没错,在柏海人心里,夏晚橙的故事一共有两个版本。听信了雷家声明被舆论裹挟的人当然以为夏晚橙早早病故且被雷空葬在了巍澜断崖。而在部分了解内情的人眼里,这夏晚橙就是不识抬举地在婚礼当日逃婚,千里迢迢地跑到个荒芜之地嫁了个穷医生。
上述的故事无论哪个都足够传奇荒诞。但在韩琳这里,关于夏晚橙的故事还有一个更离谱的版本,即现在正在发生的,夏晚橙嫁给了柏海首富之子,现在肚子里还怀着柏海首富之孙。

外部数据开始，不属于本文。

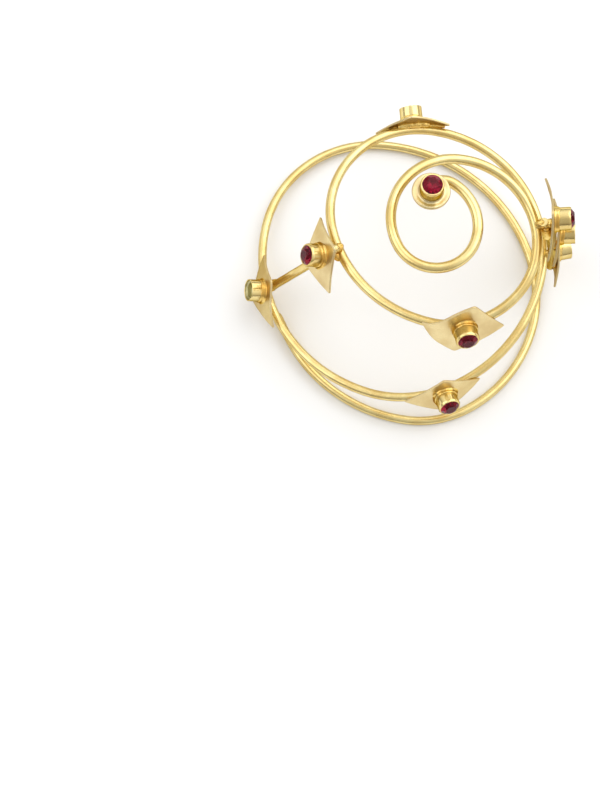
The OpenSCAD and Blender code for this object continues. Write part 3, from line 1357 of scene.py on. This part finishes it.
LUMPS: Tuple[Lump, ...] = (
    Lump("head of the strut, upper side", ((-18.0, -0.7, 28.7, 1.05), (-18.9, -1.2, 28.9, 1.15))),
    Lump("head of the strut, lower side", ((-18.3, -2.6, 27.2, 1.1), (-19.6, -2.0, 27.6, 1.05))),
    Lump("foot of the strut", ((-33.5, -2.5, 6.7, 1.05), (-34.6, -2.7, 6.0, 1.2))),
    Lump("head of the strut to the wire", ((-20.2, -1.6, 27.8, 1.0),)),
    Lump("foot of the strut to the wire", ((-34.25, -2.85, 5.4, 1.15),)),
    Lump("head of the post to the wire", ((29.3, 1.9, 38.1, 1.15),)),
    Lump("middle of the post to the wire", ((34.7, 1.9, 16.9, 0.9),)),
    Lump("foot end of the wire", ((-32.9, -9.6, 1.2, 0.7), (-33.6, -9.4, 3.4, 0.75))),
    Lump("crown disc", ((3.0, 8.6, 46.9, 1.15), (3.0, 8.0, 47.6, 0.9))),
    Lump("head of the post", ((30.3, 1.2, 36.0, 1.15), (31.0, 0.4, 33.5, 1.05))),
)


@dataclass
class SolderJoints:
    """The lumps of solder that hold leaves, rods and turns of wire together.

    Attributes:
        spiral: Rule of the wire.
        finish: Finish of the solder.
        grain: Size of the cells that the lumps are worked out in, in millimetres.
        flow: Passes that melt the beads together.
        uneven: Height of the lumps' unevenness.
        spacing: Largest distance between two beads.
        to_wire: Share of the way to the wire's centre that a joining chain goes.
        sag: How fast a seam falls away from a bent leaf.
        thin_out: How much a seam gets thinner towards its ends.
        thinnest: Smallest radius of a seam.
        run_out: Step between the beads of solder that ran up a leaf's back.
        run_size: Radius of these beads.
        beads: Place and radius of all beads so far.
    """

    spiral: Spiral
    finish: Material
    grain: float = 0.13
    flow: int = 5
    uneven: float = 0.5
    spacing: float = 0.22
    to_wire: float = 0.8
    sag: float = 0.018
    thin_out: float = 1.1
    thinnest: float = 0.45
    run_out: float = 0.95
    run_size: float = 1.1
    beads: List[Bead] = field(default_factory=list)

    def chain(self, *spots: Sequence[float]) -> None:
        """Adds beads along a path.

        Args:
            *spots: Place and radius, x, y, z and r, of each corner of the path.
        """
        for one, two in zip(spots, spots[1:]):
            one, two = np.array(one, float), np.array(two, float)
            parts = max(1, math.ceil(np.linalg.norm((two - one)[:3]) / self.spacing))
            self.beads += [tuple(one + (two - one) * k / parts) for k in range(parts + 1)]

    def add(self, lump: Lump) -> None:
        """Adds one lump.

        Args:
            lump: Where it sits.
        """
        path = lump.path
        if len(path) == 1:
            start = np.array(path[0][:3])
            end = start + (self.spiral.nearest(start) - start) * self.to_wire
            path += ((*end, path[0][3]),)
        self.chain(*path)

    def under_leaf(self, plan: LeafPlan) -> None:
        """Adds the lump between a leaf and the wire or rod that carries it.

        Args:
            plan: How the leaf is cut and placed.
        """
        placed = plan.matrix(self.spiral)

        def spot(x: float, y: float, z: float, r: float) -> Tuple[float, ...]:
            """A bead at a place in the leaf's own frame."""
            return (*(placed @ np.array([x, y, z, 1.0]))[:3], r)

        if plan.leg:
            self.chain(spot(plan.leg_x, 0, -0.75, 1.12), spot(plan.leg_x, 0, -plan.leg, 0.92),
                       spot(plan.leg_x, 0, -plan.leg - 0.3, 1.0))
            return
        deep, big = -plan.off / 2 - 0.12, plan.off / 2 + 0.46
        self.chain(*(spot(x, -plan.up, deep - self.sag * x * x,
                          max(big * (1 - self.thin_out * (x / plan.seam) ** 2 / plan.seam),
                              self.thinnest))
                     for x in np.linspace(-plan.seam - plan.reach, plan.seam, 9)))
        if plan.climb:
            run = [self.run_out * k for k in range(-4, 4)]
            self.chain(*(spot(x, plan.climb - plan.up, deep - self.sag * x * x,
                              self.run_size * (1 - 0.3 * (x / run[0]) ** 2)) for x in run))

    def tree(self) -> Tree:
        """Builds the tree that melts beads into lumps.

        Returns:
            The geometry node tree.
        """
        tree, given = open_tree("solder_flow", {
            "Beads": "Geometry", "Cell": "Float", "Flow": "Int", "Unevenness": "Float",
            "Finish": "Material"})
        size = add_node(tree, "GeometryNodeInputNamedAttribute", {"Name": "size"},
                        data_type="FLOAT").outputs["Attribute"]
        points = add_node(tree, "GeometryNodeMeshToPoints", {
            "Mesh": given["Beads"], "Radius": size})
        volume = add_node(tree, "GeometryNodePointsToVolume", {
            "Points": points, "Radius": size, "Voxel Size": given["Cell"]},
            resolution_mode="VOXEL_SIZE")
        skin = add_node(tree, "GeometryNodeVolumeToMesh", {"Volume": volume, "Threshold": 0.1})
        melted = add_node(tree, "GeometryNodeBlurAttribute", {
            "Iterations": given["Flow"]}, data_type="FLOAT_VECTOR")
        tree.links.new(add_node(tree, "GeometryNodeInputPosition").outputs[0],
                       next(i for i in melted.inputs if i.enabled and i.name == "Value"))
        calm = add_node(tree, "GeometryNodeSetPosition", {"Geometry": skin, "Position": melted})
        close_tree(tree, calm, {"Scale": 0.9, "Detail": 2.0}, given["Unevenness"],
                   given["Finish"], MM)
        return tree

    def build(self) -> None:
        """Melts all beads into one piece and hands it over."""
        mesh = bpy.data.meshes.new("solder_beads")
        mesh.from_pydata([b[:3] for b in self.beads], [], [])
        sizes = mesh.attributes.new("size", "FLOAT", "POINT")
        sizes.data.foreach_set("value", [b[3] for b in self.beads])
        lumps = show("solder_joints", mesh)
        grow(lumps, self.tree(), {"Cell": self.grain, "Flow": self.flow,
                                  "Unevenness": self.uneven, "Finish": self.finish})
        hand_over(lumps, GILT_SLOT)


# Crown disc


@dataclass
class CrownSetting:
    """The disc on the wire's crown end with its cup.

    Attributes:
        finishes: Finish of the disc and of the cup.
        at: Place of the disc's underside.
        diameter: Diameter of the disc.
        thick: Thickness of the disc.
        edge: Radius of its rounded rim.
        ripple: Height of its unevenness.
        top: Steps of its upper face: radius, and height above the face.
        seed: Picks the cup's dents.
    """

    finishes: Tuple[Material, ...]
    at: Point = (2.5, 5.95, 47.8)
    diameter: float = 8.9
    thick: float = 0.9
    edge: float = 0.38
    ripple: float = 0.04
    top: Tuple[Tuple[float, float], ...] = (
        (3.7, -0.03), (3.35, -0.06), (3.15, -0.05), (2.98, 0.04), (2.84, 0.18), (2.76, 0.4),
        (2.6, 0.42), (0, 0.3))
    seed: int = 23

    def seat(self) -> np.ndarray:
        """Frame of the stone's seat.

        Returns:
            A 4 by 4 matrix in millimetres.
        """
        matrix = np.eye(4)
        matrix[:3, 3] = np.array(self.at) + [0, 0, self.thick + Cup().height]
        return matrix

    def build(self) -> None:
        """Makes the disc and its cup and hands them over."""
        draft, r, h, edge = Draft(), self.diameter / 2, self.thick, self.edge
        turns = np.linspace(0, QUARTER, 6)
        rim = [(r - edge + edge * math.sin(a), edge - edge * math.cos(a)) for a in turns]
        rim += [(r - edge + edge * math.cos(a), h - edge + edge * math.sin(a)) for a in turns]
        profile = [(r * k / 5, 0) for k in range(5)] + rim + [(x, h + z) for x, z in self.top]
        draft.lathe(profile, 96, 0, lambda p: p + np.c_[
            np.zeros((len(p), 2)), self.ripple * wobble(p[:, :2], 5.0, 11)])
        Cup(seed=self.seed).turn(draft, 1, h)
        matrix = np.eye(4)
        matrix[:3, 3] = self.at
        draft.place(matrix)
        hand_over(draft.piece("crown_setting_dressed", self.finishes), GILT_SLOT,
                  "crown_setting")


# Stage


@dataclass(frozen=True)
class Softbox:
    """A square soft light aimed at the cage.

    Attributes:
        name: Name of the light.
        at: Its place in metres.
        size: Its side in metres.
        power: Its power in watts.
        aim: Place that it is aimed at, in metres.
    """

    name: str
    at: Point
    size: float
    power: float
    aim: Point = (0.0, 0.0, 0.02)

    def build(self) -> None:
        """Adds the light."""
        data = bpy.data.lights.new(self.name, "AREA")
        data.size = self.size
        data.energy = self.power
        data.color = linear(WHITE)[:3]
        lamp = show(self.name, data)
        lamp.location = self.at
        way = Vector(self.aim) - Vector(self.at)
        lamp.rotation_euler = way.to_track_quat("-Z", "Y").to_euler()


@dataclass
class Studio:
    """Camera at the photograph's angle, soft light and floor.

    Attributes:
        eye: Place of the camera in millimetres.
        tilt: Turn of the camera about x in degrees.
        focal_px: Focal length in pixels of the frame.
        frame_px: Height of the frame in pixels.
        sensor_mm: Height of the sensor.
        sky: Brightness of the room overhead.
        walls: Sine of the height above the horizon, and colour of the room there.
        dim_side: Way from the cage to the dimmest part of the room.
        dim_from: Closeness to that way at which it starts to dim, and at which it has.
        dimmed: Share of the brightness that is left there.
        lights: Soft lights.
    """

    eye: Point = (-27.478, -131.061, 400.492)
    tilt: float = 14.0
    focal_px: float = 1640.0
    frame_px: float = 800.0
    sensor_mm: float = 36.0
    sky: float = 1.16
    walls: Tuple[Tuple[float, str], ...] = (
        (0.0, "#7F7A71"), (0.08, "#9D978D"), (0.28, "#DEDCD8"), (0.6, WHITE))
    dim_side: Point = (-0.4, -0.8, 0.5)
    dim_from: Tuple[float, float] = (0.2, 0.9)
    dimmed: float = 0.5
    lights: Tuple[Softbox, ...] = (
        Softbox("key_right", (0.8, 0.55, 0.95), 1.6, 7.5),
        Softbox("fill_left", (-0.9, -0.1, 0.9), 1.0, 3.0))

    def camera(self) -> None:
        """Sets up the camera."""
        data = bpy.data.cameras.new("camera")
        data.sensor_fit = "VERTICAL"
        data.sensor_height = self.sensor_mm
        data.lens = self.focal_px / self.frame_px * self.sensor_mm
        data.clip_start = 0.01
        camera = show("camera", data)
        camera.location = [v * MM for v in self.eye]
        camera.rotation_euler = (math.radians(self.tilt), 0, 0)
        bpy.context.scene.camera = camera

    def world(self) -> None:
        """Sets a pale room: bright overhead, dimmer at the walls and in front on the left."""
        world = bpy.data.worlds.new("room")
        bpy.context.scene.world = world
        world.use_nodes = True
        tree = world.node_tree
        tree.nodes.clear()
        way = add_node(tree, "ShaderNodeTexCoord").outputs["Generated"]
        level = add_node(tree, "ShaderNodeSeparateXYZ", {0: way}).outputs["Z"]
        near = add_node(tree, "ShaderNodeVectorMath", {
            0: way, 1: Vector(self.dim_side).normalized()}, operation="DOT_PRODUCT")
        hood = add_node(tree, "ShaderNodeMapRange", {
            "Value": near.outputs["Value"], "From Min": self.dim_from[0],
            "From Max": self.dim_from[1], "To Min": 1.0, "To Max": self.dimmed},
            interpolation_type="SMOOTHSTEP")
        walls = add_node(tree, "ShaderNodeValToRGB", {0: level}, stops=self.walls)
        strength = add_node(tree, "ShaderNodeMath", {0: hood, 1: self.sky},
                            operation="MULTIPLY")
        sky = add_node(tree, "ShaderNodeBackground", {"Color": walls, "Strength": strength})
        add_node(tree, "ShaderNodeOutputWorld", {"Surface": sky})

    def build(self) -> None:
        """Sets up everything round the cage."""
        self.camera()
        self.world()
        for light in self.lights:
            light.build()
        PaperFloor().build()
        bpy.context.scene.view_settings.view_transform = "Standard"
        bpy.context.scene.view_settings.look = "None"


# All together


def main() -> None:
    """Builds the cage piece by piece."""
    logging.basicConfig(level=logging.INFO, format="%(name)s: %(message)s")
    drawn, rolled, burnished, flowed, bare = (finish.build() for finish in (
        DRAWN_WIRE, ROLLED_SHEET, BURNISHED_STRIP, FLOWED_SOLDER, BARE_CUP))
    spiral = Spiral()
    WoundWire(spiral, drawn).build()
    Rods(drawn).build()
    maker = LeafMaker(spiral, (rolled, burnished, flowed, bare))
    cutter = StoneCutter(Garnet().build())
    solder = SolderJoints(spiral, flowed)
    for seed, plan in enumerate(LEAVES):
        maker.build(plan, seed)
        solder.under_leaf(plan)
        if plan.stone:
            seat = plan.matrix(spiral)
            seat[:3, 3] += seat[:3, 2] * (maker.thick + Cup().height - plan.sink)
            cutter.build(plan.stone, seat, plan.spin)
    crown = CrownSetting((rolled, burnished))
    crown.build()
    cutter.build("garnet_crown", crown.seat(), 8)
    for lump in LUMPS:
        solder.add(lump)
    solder.build()
    Studio().build()
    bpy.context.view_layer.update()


if __name__ == "__main__":
    main()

今日的安家,分明是韩琳取保候审从稽查所出来的日子,但因为这安战和夏晚橙的到来,使得她被从主角的位置上驱赶了下来。一时间,整个家里的人都围在他们两身边打转。没有人关心历经苦难沧桑的韩琳想吃什么,家里聘请的厨师拟定菜谱,一切都是从夏晚橙这个孕妇身上出发。
这让韩琳再感到气急的同时,心里又蔓延着无限的心酸。
就在韩琳在房间黯然神伤的时候,小女儿安嫚突然敲响了她的房门,问说:“妈,上次医生给你开的治疗便秘的药呢?”
韩琳问:“你怎么了?”
安嫚捂着肚子,说:“我便秘好几天了。”
韩琳一边说着:“你不能因为我不在身边就随便对付自己啊,这平日里还是要多吃蔬菜水果……”一边从抽屉药里拿了药给她。
安嫚晃了晃药瓶,问说:“这里头还有多少?”
“还有很多,三分之二吧。”
安嫚看着空空如也的瓶身,又问:“这上头怎么没有说明书啊?”
“我嫌标签不体面早就撕掉了。这个药一天两次,每次最多三颗。你的话,最多吃两颗就可以了。”
安嫚乖巧地点点头,随即又问起:“这个是属于泻药吧?它要是服用过量会发生什么?”
“人会拉肚子拉到脱水吧,所以叫你最多吃两颗,凡事讲究个过犹不及。”
安嫚就这样退出了她的房间。在她走后没有几分钟,顾访琴的房门再次被敲响。
“哪位?”
“二婶,是我。”
房门后头传来夏晚橙矫揉造作的声音。